C’est la raison pour laquelle a été signée la convention de coopération douanière entre notre pays et l’Azerbaïdjan. Elle ne présente pas de différences par rapport aux accords du même type conclu entre la France et plus d’une trentaine d’Etats.

La convention pose le principe de l’assistance mutuelle des administrations douanières dans le but de prévenir, rechercher, constater et sanctionner les infractions. Elle encadre la communication spontanée ou sur demande des renseignements dont les administrations douanières disposent concernant les fraudes, leurs auteurs possibles et les moyens de les combattre. Est aussi prévue la fourniture de copies de documents douaniers concernant les opérations frauduleuses.

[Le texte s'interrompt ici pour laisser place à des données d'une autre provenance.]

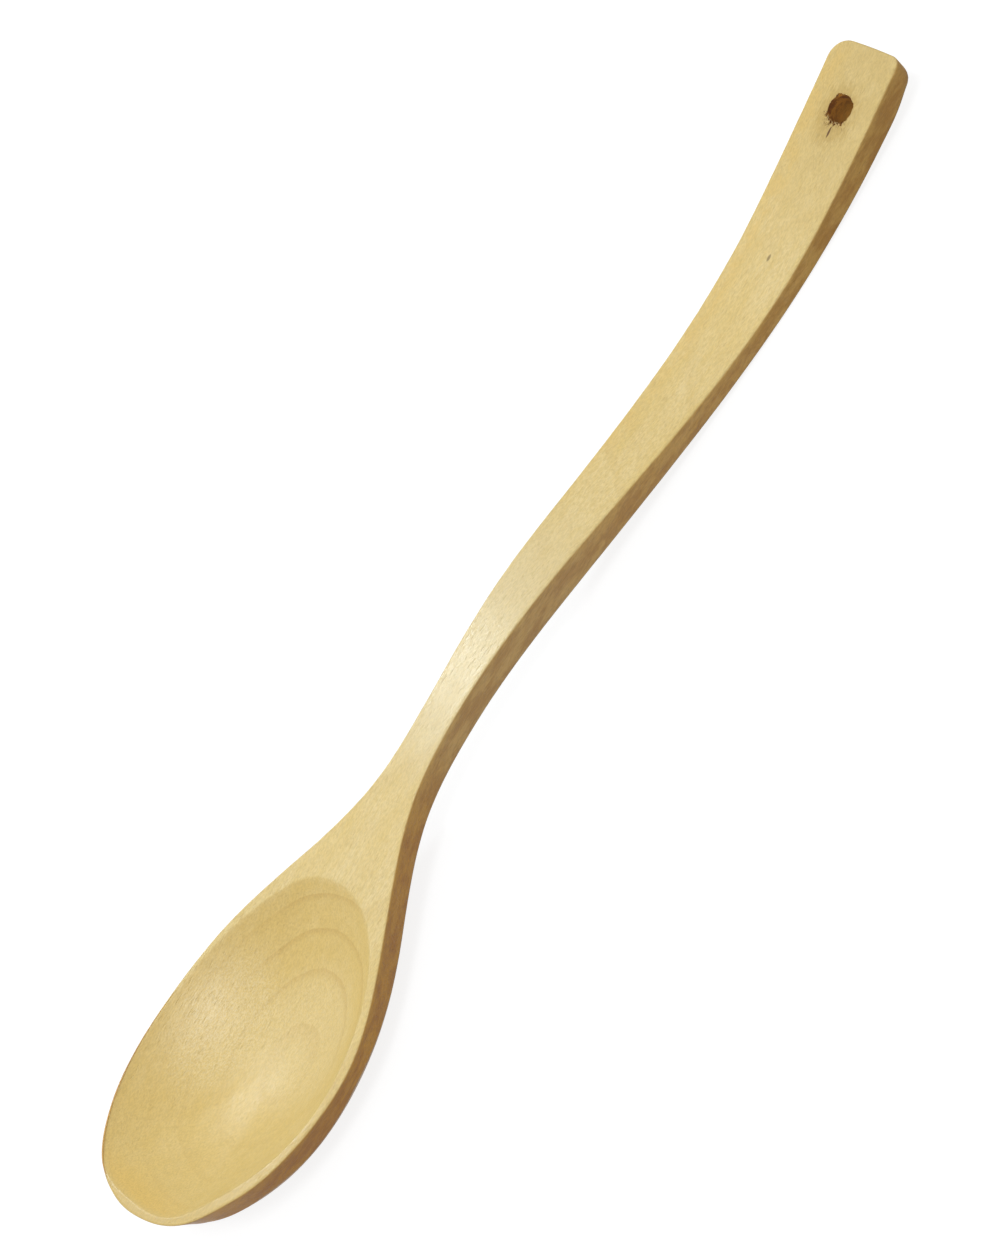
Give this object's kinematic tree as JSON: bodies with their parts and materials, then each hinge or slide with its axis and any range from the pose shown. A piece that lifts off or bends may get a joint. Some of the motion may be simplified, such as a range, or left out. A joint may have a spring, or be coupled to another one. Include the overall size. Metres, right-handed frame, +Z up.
{
  "type": "wooden spoon",
  "caption": "One-piece carved wooden cooking spoon with a deep oval bowl, a narrow neck, a curved flat-topped handle and a hanging hole.",
  "frame": {"origin": "middle of the spoon's length and width, at the level of the table it rests on", "axes": "+X from the bowl's tip to the handle's end, +Z up with the hollow of the bowl facing up, +Y to the right seen from the handle's end"},
  "size_m": [0.3, 0.0542, 0.0203],
  "materials": {
    "wood": "pale oiled hardwood, sanded smooth, satin"
  },
  "bodies": {
    "root": {"spoon": "wood"}
  },
  "joints": []
}
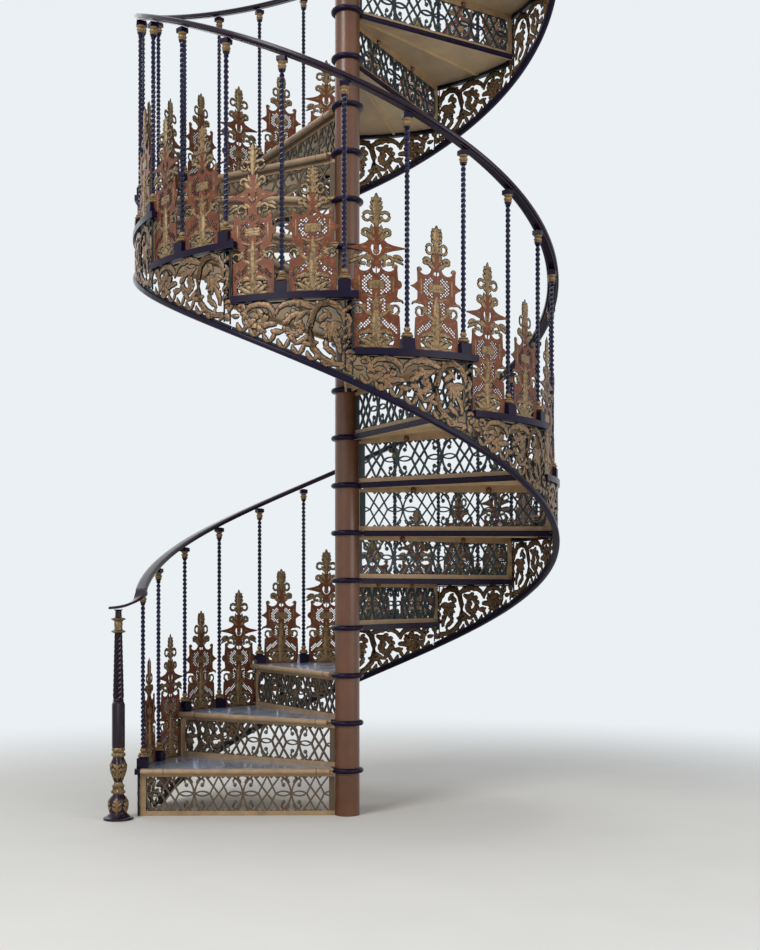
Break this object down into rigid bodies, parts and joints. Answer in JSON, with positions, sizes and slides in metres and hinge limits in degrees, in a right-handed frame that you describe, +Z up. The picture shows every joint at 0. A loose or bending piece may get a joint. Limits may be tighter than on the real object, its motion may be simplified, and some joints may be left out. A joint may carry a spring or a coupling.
{
  "type": "spiral staircase",
  "caption": "Ornate cast iron spiral stair with pierced risers, scrolled string panels, twisted balusters, copper-red leaf panels and a slim curling handrail.",
  "frame": {"origin": "centre of the column's foot on the floor", "axes": "+Z up along the column; the first tread's nosing points along +Y and lies on the -X side"},
  "size_m": [1.898, 1.78, 4.5569],
  "materials": {
    "column": "satin brown paint",
    "moulding": "glossy aubergine paint",
    "tread": "glossy slate paint",
    "riser": "satin bronze paint",
    "string": "bronze paint with gilt relief",
    "baluster": "glossy indigo paint",
    "panel": "copper-red paint with gilt relief",
    "handrail": "glossy brown-black paint",
    "gilt": "gilt paint"
  },
  "bodies": {
    "root": {"column": "column", "column_rings": "moulding", "tread_01": "tread", "tread_02": "tread", "tread_03": "tread", "tread_04": "tread", "tread_05": "tread", "tread_06": "tread", "tread_07": "tread", "tread_08": "tread", "tread_09": "tread", "tread_10": "tread", "tread_11": "tread", "tread_12": "tread", "tread_13": "tread", "tread_14": "tread", "tread_15": "tread", "tread_16": "tread", "tread_17": "tread", "tread_18": "tread", "risers_1": "riser", "risers_2": "riser", "risers_3": "riser", "string_panels_1": "string", "string_panels_2": "string", "string_panels_3": "string", "string_rail_1": "moulding", "string_rail_2": "moulding", "string_rail_3": "moulding", "balusters_1": "baluster", "balusters_2": "baluster", "balusters_3": "baluster", "low_panels_1": "panel", "low_panels_2": "panel", "low_panels_3": "panel", "tall_panels_1": "panel", "tall_panels_2": "panel", "tall_panels_3": "panel", "handrail_1": "handrail", "handrail_2": "handrail", "handrail_3": "handrail", "handrail_scroll": "handrail", "newel_foot": "gilt", "newel_shaft": "baluster", "newel_neck": "gilt"}
  },
  "joints": []
}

Chaque administration douanière procède, dans les limites de ses compétences, aux enquêtes, interrogatoires de personnes suspectes, auditions de témoins, demandés par l’autre administration, et peut autoriser certains de ses agents à être présents lors des enquêtes menées par l’administration requérante.

Les frais résultant de la mise en œuvre de la convention ne donnent pas lieu à remboursement, sauf si les douaniers d’une partie ont été autorisés à comparaître en qualité de témoins ou d’experts devant un tribunal ou une autorité de l’autre partie. Dans ce cas, les indemnités versées et les frais de déplacement engagés à cette occasion sont supportés par la partie requérante.

La convention qui est l’objet du présent projet de loi, et dont les autorités d’Azerbaïdjan ont notifié l’accomplissement de leur procédure interne d’approbation en mai 2004, permettra de renforcer la coopération douanière entre la France et l’Azerbaïdjan, afin de combattre plus efficacement les trafics de stupéfiants, et dans une moindre mesure, de véhicules volés, organisés entre l’Europe occidentale et certains Etats de la Caspienne ou d’Asie centrale.

M. Michel Destot, Président, a souhaité savoir s’il existait un cadre multilatéral de coopération douanière pour fédérer les accords passés entre la France et une trentaine d’Etats.

Mme Martine Aurillac, Rapporteure, a indiqué que les accords étaient exclusivement bilatéraux.

Conformément aux conclusions de la Rapporteure, la Commission a adopté le projet de loi (n° 3087).